Over the next five days, events worldwide will underscore the urgency of addressing climate change through global agreements. On Tuesday UN Secretary General Ban-Ki Moon hosts the UN's Global Climate Summit before the UN General Assembly in New York. This summit will enable top leaders from across the UN to meet regarding their strategies for success in December. President Obama will have the opportunity to outline the steps that his administration has taken in its first 8 months to combat climate change and spark a clean energy revolution in the United States and his commitment to a global agreement to do the same for the world. We can also expect to see a major announcement from China's Premier regarding China's policies to curb emissions and raise energy efficiency.

Since the last decisive negotiation on a global agreement to address climate change -- held in Kyoto in 1997 -- the transformation of China's position has been the most dramatic. China's rates of investment in clean technology and carbon capture and storage now far outstrip those of the United States; even its efficiency standards for autos outpace ours. China looks to the upcoming round in Copenhagen to secure its position as a market leader in clean tech -- a position the United States can capture, were the Senate to approve a version of the American Clean Energy and Security Act. Last week, U.S. climate negotiator Todd Stern aptly described China's changing position, which we as Americans ignore at our peril: "We might think we will spend the next 5 years pushing China, and then we will spend all the rest of the years chasing them if we do not get our own act together."

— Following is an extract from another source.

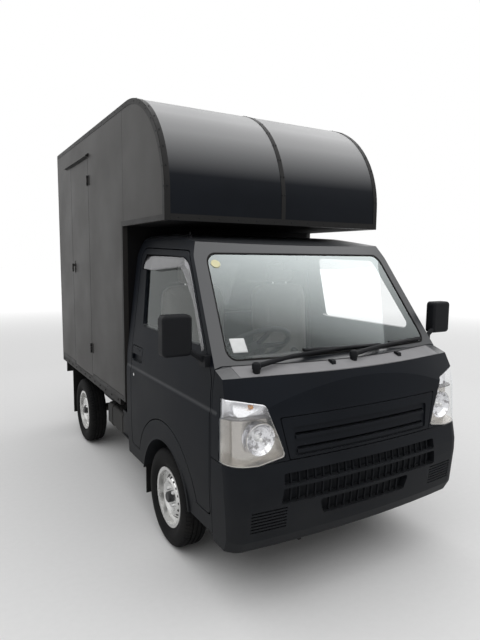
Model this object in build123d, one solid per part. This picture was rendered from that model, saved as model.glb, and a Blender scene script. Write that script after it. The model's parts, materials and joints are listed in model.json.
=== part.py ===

On Thursday and Friday when leaders from the world's 20 biggest economies gather in Pittsburgh, I am looking for their commitment to a clean energy economy as the backbone of a rejuvenated global economy. Since 2005, the G8 and G20 have made energy efficiency, clean energy and climate a centerpiece of each meeting. The United States, as one of the world's biggest producers of pollution, must be central to spurring commitment among the world's wealthiest nations to action under the aegis of the United Nations.

But as we move closer to the Copenhagen stage, it's difficult for the United States to continue preaching temperance from a bar stool. Arming President Obama with clean energy legislation that reduces global warming pollution here at home is not just important for international diplomacy; it is critical to our national interest. The great race of the 21st century will be to provide affordable clean energy to the world.

Whether countries are trying to revitalize flagging economies or pull their people out of poverty, they are turning to clean energy technology. In a race that the United States once had a clear lead, we are now falling behind. The Europeans, Japanese, and increasingly, Chinese are using their domestic policies to drive the development of clean energy industries and stake their claims to the burgeoning global clean energy economy. If we want to be globally competitive, we must do the same.